38. A method as defined in claim 37, additionally comprising:
excluding a fraction of said first thermally conductive particulate material having a particle size greater than a predetermined particle size.
39. A method as defined in claim 37, wherein said first thermally conductive particulate material has a first mean particle size and said second thermally conductive particulate material has a second mean particle size, said first mean particle size being between about four to about twenty times said second mean particle size.
40. A method as defined in claim 37, wherein said first thermally conductive particulate material has a first mean particle size and said second thermally conductive particulate material has a second mean particle size, said first mean particle size being about 10 times said second mean particle size.
41. A method as defined in claim 37, further comprising combining said first and second thermally conductive particulate materials with a matrix.
42. A method as defined in claim 41, wherein said matrix comprises a phase change material.
43. A method as defined in claim 41, wherein said matrix comprises a polymeric or oligomeric material.
44. A method as defined in claim 41, wherein said matrix comprises a rubber.
45. A method as defined in claim 37, wherein excluding said fraction of said first thermally conductive particulate material comprises screening said first thermally conductive particulate material.
Description
CROSS-REFERENCE TO RELATED APPLICATION

This application claims priority of U.S. Provisional Patent Application No. 60/732,062, which is entitled “Thermally Conductive Filler and Thermal Interface Material,” and which was filed on Nov. 1, 2005, the entirety of which application is hereby incorporated herein by reference.

BACKGROUND OF THE INVENTION Field of the Invention

The present invention relates generally to thermal interface materials, and more particularly to thermal interface materials having at least two thermally conductive fillers having different size distributions.

Thermal management is an important consideration in the development and production of semiconductors and semiconductor devices or “chips.” The efficient operation of semiconductor devices requires that the junction temperatures of a semiconductor be maintained below a threshold temperature or temperature range.

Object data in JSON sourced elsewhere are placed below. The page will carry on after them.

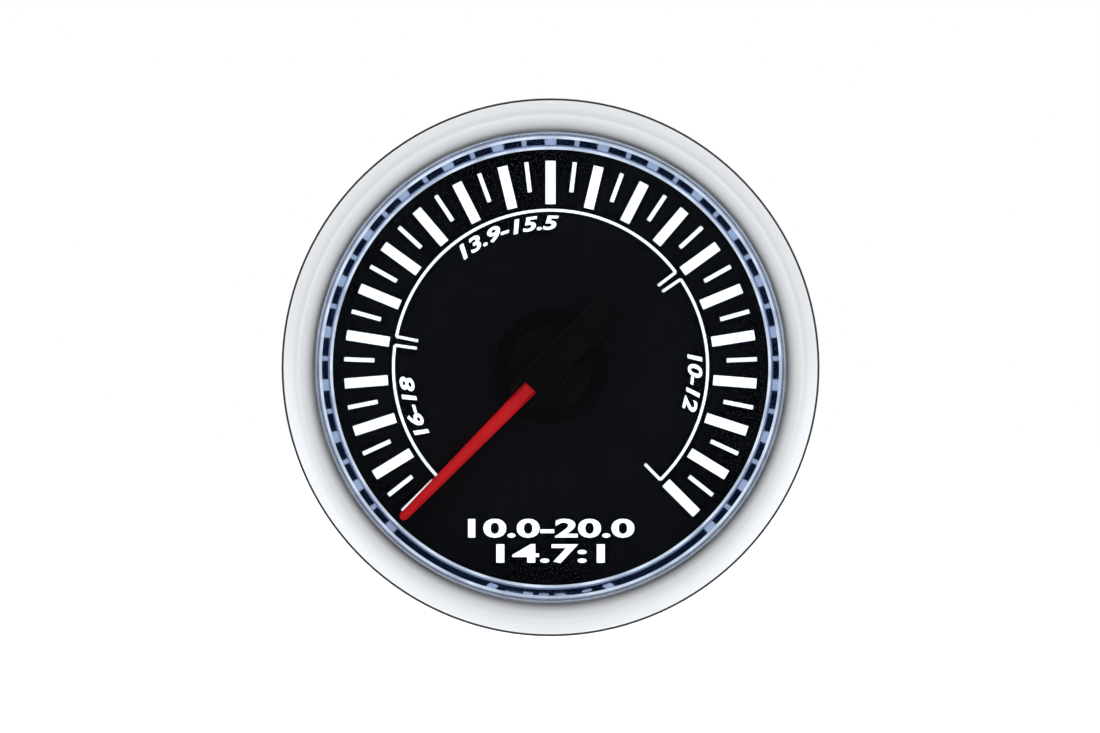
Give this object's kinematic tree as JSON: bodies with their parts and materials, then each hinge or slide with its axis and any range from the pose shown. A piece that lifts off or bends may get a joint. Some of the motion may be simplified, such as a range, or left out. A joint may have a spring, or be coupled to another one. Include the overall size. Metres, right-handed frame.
{
  "type": "air fuel ratio gauge",
  "caption": "Round panel gauge with a lit dial, a red stepper driven pointer, a satin bezel, rear studs and two rear sockets.",
  "frame": {"origin": "on the gauge's axis, in the plane of the panel that the flange rests on", "axes": "-Y along the axis towards the driver, so the dial faces -Y; +Z is 12 o'clock, +X is the driver's right"},
  "size_m": [0.06, 0.0635, 0.06],
  "materials": {
    "satin_silver": "satin",
    "smoked_lens": "clear gloss, lightly smoked",
    "black_rubber": "matt",
    "black_plastic": "fine moulded grain",
    "halo_clear": "clear, metallised behind",
    "dial_black": "printed film",
    "lit_white": "opal, lit from behind",
    "white_plastic": "matt",
    "board_green": "solder mask",
    "lamp_amber": "clear resin",
    "lamp_red": "clear resin",
    "pointer_red": "lit red acrylic",
    "pointer_black": "matt",
    "gear_ivory": "satin",
    "bright_steel": "ground",
    "zinc_steel": "zinc plated",
    "core_steel": "rolled",
    "pinion_brass": "turned",
    "magnet_grey": "sintered",
    "copper_wire": "enamelled wire",
    "pin_gold": "plated",
    "motor_black": "moulded",
    "chip_black": "moulded epoxy",
    "can_silver": "drawn",
    "part_brown": "ceramic",
    "socket_ivory": "nylon"
  },
  "bodies": {
    "housing": {"bezel": "satin_silver", "lens": "smoked_lens", "lens_gasket": "black_rubber", "front_cup": "black_plastic", "body_can": "black_plastic", "rear_cover": "black_plastic", "rear_cover_screws": "zinc_steel", "mounting_studs": "zinc_steel", "halo_ring": "halo_clear", "dial_face": "dial_black", "light_guide": "lit_white", "light_box": "white_plastic", "lamp_board": "board_green", "dial_lamps": "lamp_amber", "pointer_lamps": "lamp_red", "lamp_board_screws": "zinc_steel", "stator_plate": "core_steel", "stator_yoke": "core_steel", "coil_bobbins": "gear_ivory", "coil_windings": "copper_wire", "coil_terminals": "pin_gold", "motor_front_cover": "motor_black", "motor_rear_cover": "motor_black", "main_board": "board_green", "main_board_screws": "zinc_steel", "controller_chip": "chip_black", "voltage_regulator": "chip_black", "filter_capacitors": "can_silver", "surface_parts": "part_brown", "board_link_base": "chip_black", "board_link_pins": "pin_gold", "power_socket": "socket_ivory", "power_pins": "pin_gold", "sensor_socket": "socket_ivory", "sensor_pins": "pin_gold"},
    "pointer": {"pointer_blade": "pointer_red", "pointer_hub": "pointer_black", "pointer_cap": "pointer_black", "output_shaft": "bright_steel", "output_wheel": "gear_ivory"},
    "middle_wheel_set": {"middle_wheel": "gear_ivory", "middle_arbor": "bright_steel"},
    "rotor": {"rotor_pinion": "pinion_brass", "rotor_magnet": "magnet_grey"}
  },
  "joints": [
    {"name": "pointer_sweep", "type": "hinge", "parent": "housing", "child": "pointer", "pos_m": [0, 0, 0], "axis": [0, 1, 0], "range_deg": [0, 270]},
    {"name": "middle_wheel_turn", "type": "hinge", "parent": "housing", "child": "middle_wheel_set", "pos_m": [0, 0, -0.01024], "axis": [0, 1, 0], "continuous": true},
    {"name": "rotor_turn", "type": "hinge", "parent": "housing", "child": "rotor", "pos_m": [0, 0, -0.01648], "axis": [0, 1, 0], "continuous": true}
  ],
  "couplings": [
    {"joint": "middle_wheel_turn", "follows": "pointer_sweep", "ratio": -15},
    {"joint": "rotor_turn", "follows": "pointer_sweep", "ratio": 180}
  ]
}
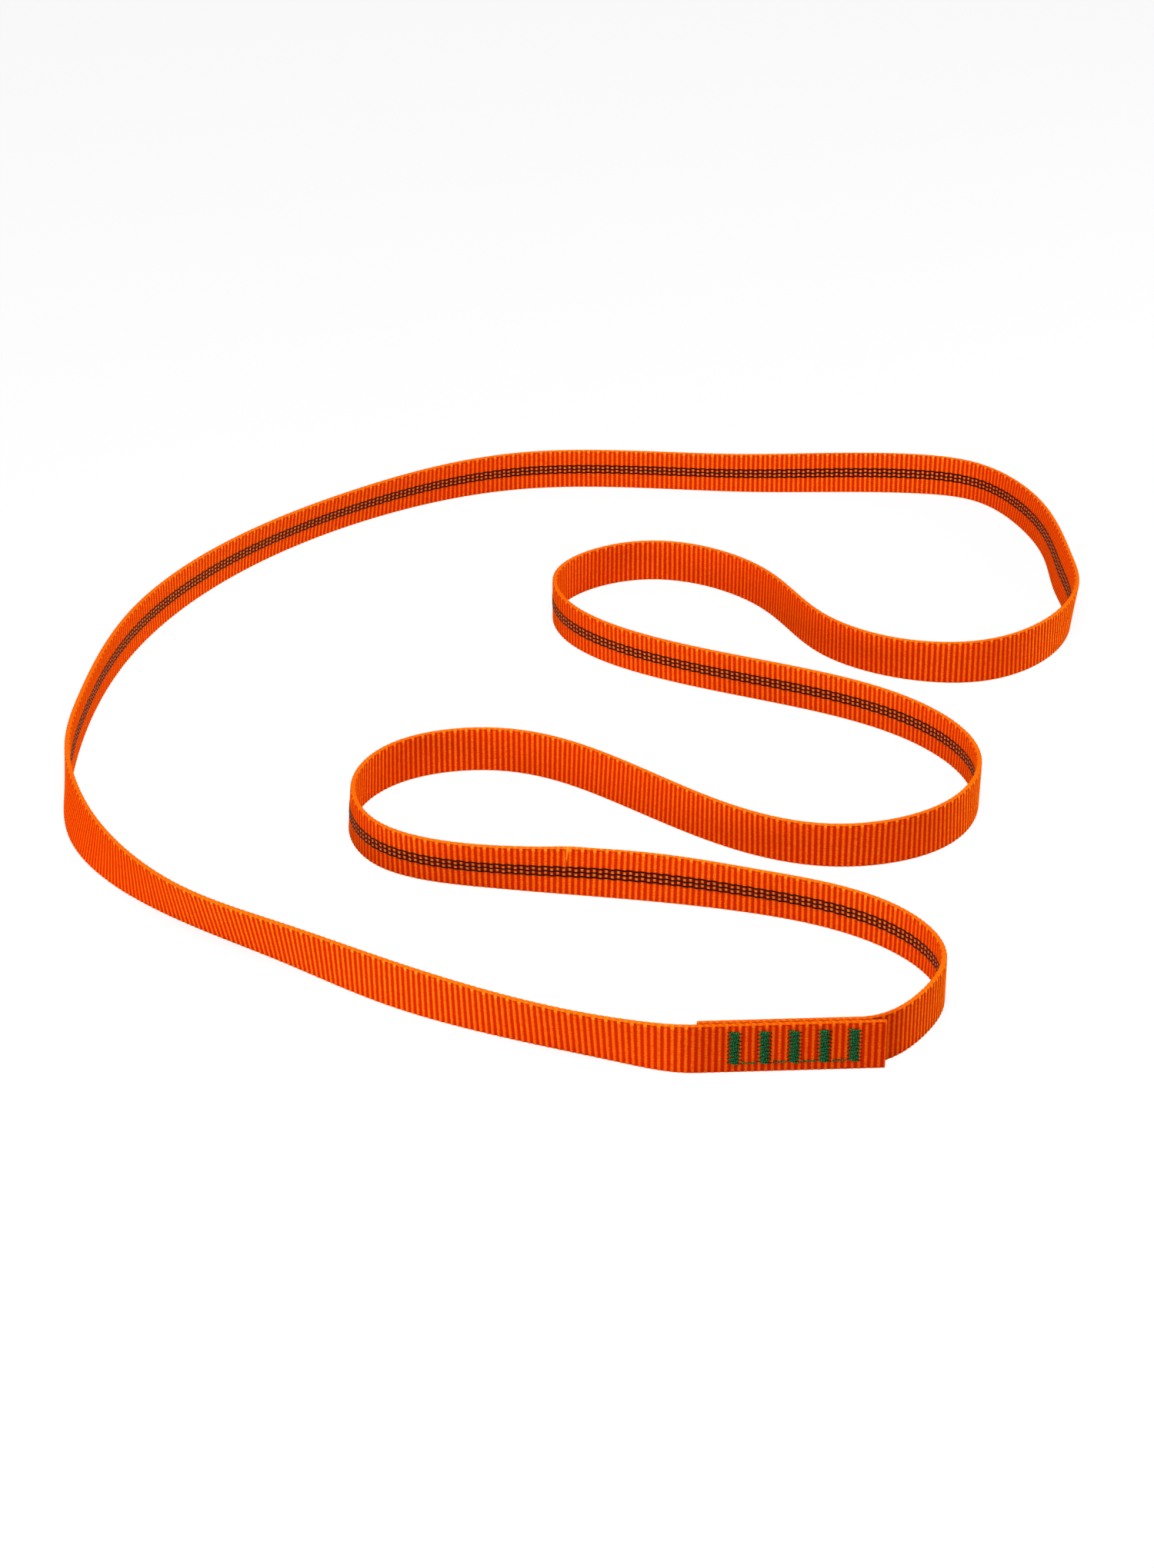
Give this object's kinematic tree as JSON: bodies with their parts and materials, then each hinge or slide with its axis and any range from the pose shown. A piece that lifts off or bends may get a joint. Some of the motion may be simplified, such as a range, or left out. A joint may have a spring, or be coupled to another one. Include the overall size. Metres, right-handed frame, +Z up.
{
  "type": "flat web sling",
  "caption": "Closed loop of ribbed flat climbing web, lapped and joined by rows of zigzag bar tacks, standing on edge in loose curves.",
  "frame": {"origin": "middle of the floor under the sling, at the height of the web's lower edge", "axes": "+Z up across the web's width, +X to the right and +Y away as the sling is seen from the splice's side"},
  "size_m": [0.4266, 0.527, 0.019],
  "materials": {
    "web": "ribbed woven nylon, orange, slight sheen on the ribs",
    "tracer_yarn": "woven nylon yarn, near-black maroon",
    "needle_thread": "bonded nylon sewing thread, dark green, lustrous",
    "shuttle_thread": "bonded nylon sewing thread, dark green, lustrous"
  },
  "bodies": {
    "root": {"webbing": "web", "tracer_upper": "tracer_yarn", "tracer_middle": "tracer_yarn", "tracer_lower": "tracer_yarn", "front_tack_1": "needle_thread", "front_tack_2": "needle_thread", "front_tack_3": "needle_thread", "front_tack_4": "needle_thread", "front_tack_5": "needle_thread", "rear_tack_1": "shuttle_thread", "rear_tack_2": "shuttle_thread", "rear_tack_3": "shuttle_thread", "rear_tack_4": "shuttle_thread", "rear_tack_5": "shuttle_thread", "front_run_1": "needle_thread", "front_run_2": "needle_thread", "front_run_3": "needle_thread", "front_run_4": "needle_thread", "rear_run_1": "shuttle_thread", "rear_run_2": "shuttle_thread", "rear_run_3": "shuttle_thread", "rear_run_4": "shuttle_thread"}
  },
  "joints": []
}
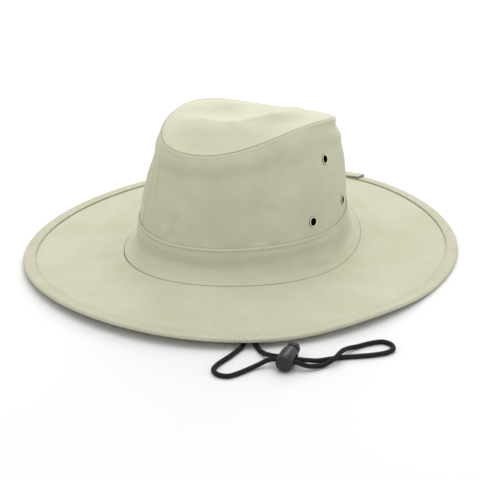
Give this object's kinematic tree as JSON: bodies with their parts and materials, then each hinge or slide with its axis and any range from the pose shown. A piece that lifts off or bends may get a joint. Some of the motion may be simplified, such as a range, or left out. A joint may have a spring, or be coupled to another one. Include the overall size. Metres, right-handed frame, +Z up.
{
  "type": "wide-brim hat",
  "caption": "Wide-brim canvas sun hat: soft creased crown with eyelets, sewn band, bound brim, and a chin cord loop with a sliding barrel lock.",
  "frame": {"origin": "on the surface that the hat rests on, under the middle of the brim's outline", "axes": "+Z up; the front of the hat points along -Y and the wearer's left along +X; the brim is longest along Y"},
  "size_m": [0.3853, 0.3824, 0.1257],
  "materials": {
    "canvas": "stone-coloured cotton canvas, matt twill weave",
    "binding": "folded bias ribbon of the same cotton, matt",
    "eyelet_brass": "antique brass, pressed",
    "cord": "black braided cord",
    "lock_plastic": "black moulded plastic, satin gloss"
  },
  "bodies": {
    "hat": {"crown_tip": "canvas", "crown_side": "canvas", "crown_band": "canvas", "brim": "canvas", "brim_binding": "binding", "eyelet_left_top": "eyelet_brass", "eyelet_left_front": "eyelet_brass", "eyelet_left_back": "eyelet_brass", "eyelet_right_top": "eyelet_brass", "eyelet_right_front": "eyelet_brass", "eyelet_right_back": "eyelet_brass", "cord_tab_left": "canvas", "cord_tab_right": "canvas", "chin_cord": "cord", "cord_lock_body": "lock_plastic"},
    "lock_button": {"cord_lock_button": "lock_plastic"}
  },
  "joints": [
    {"name": "lock_button_press", "type": "slide", "parent": "hat", "child": "lock_button", "axis": [0.3746, -0.9272, 0], "range_m": [0, 0.0025], "stiffness_N_per_m": 400, "springref_m": -0.006}
  ]
}
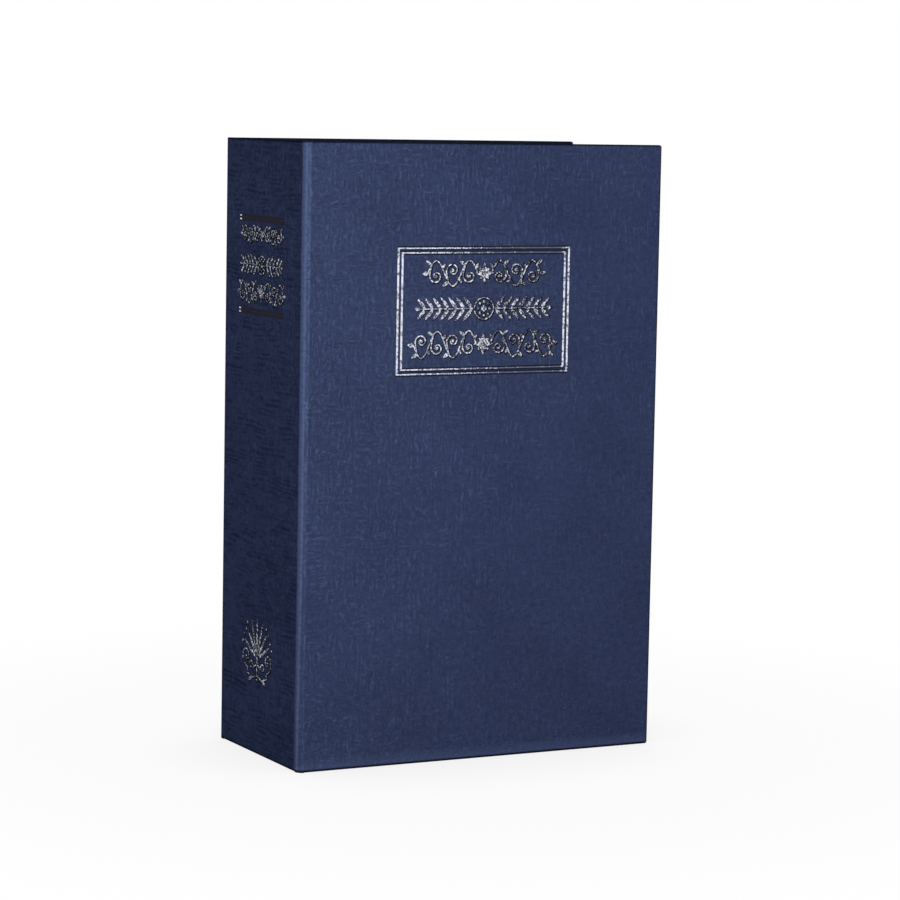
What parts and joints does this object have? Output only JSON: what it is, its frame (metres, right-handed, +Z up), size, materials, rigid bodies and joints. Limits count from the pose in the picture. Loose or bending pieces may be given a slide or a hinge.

It is therefore necessary to dissipate the heat generated by the semiconductor device. Typically, heat generated by the semiconductor device is transferred from the chip to an integral heat spreader, e.g., a semiconductor package. The heat transferred to the semiconductor package may then be dissipated through the use of a heat sink that is placed into close contact with the semiconductor package.

The efficient dissipation of heat from a semiconductor device depends upon several factors, one of which is efficient thermal coupling between the semiconductor chip and the semiconductor package and a second of which is efficient thermal coupling between the semiconductor package and the heat sink. The surfaces at each of these interfaces are typically microscopically rough and macroscopically non-planar, resulting in poor thermal coupling between the adjacent surfaces at each interface. Thermal interface materials consisting of a thermally conductive filler or fillers and a matrix or binder are often used between adjacent surfaces of a thermal interface in an attempt to reduce the thermal impedance and provide improved thermal coupling.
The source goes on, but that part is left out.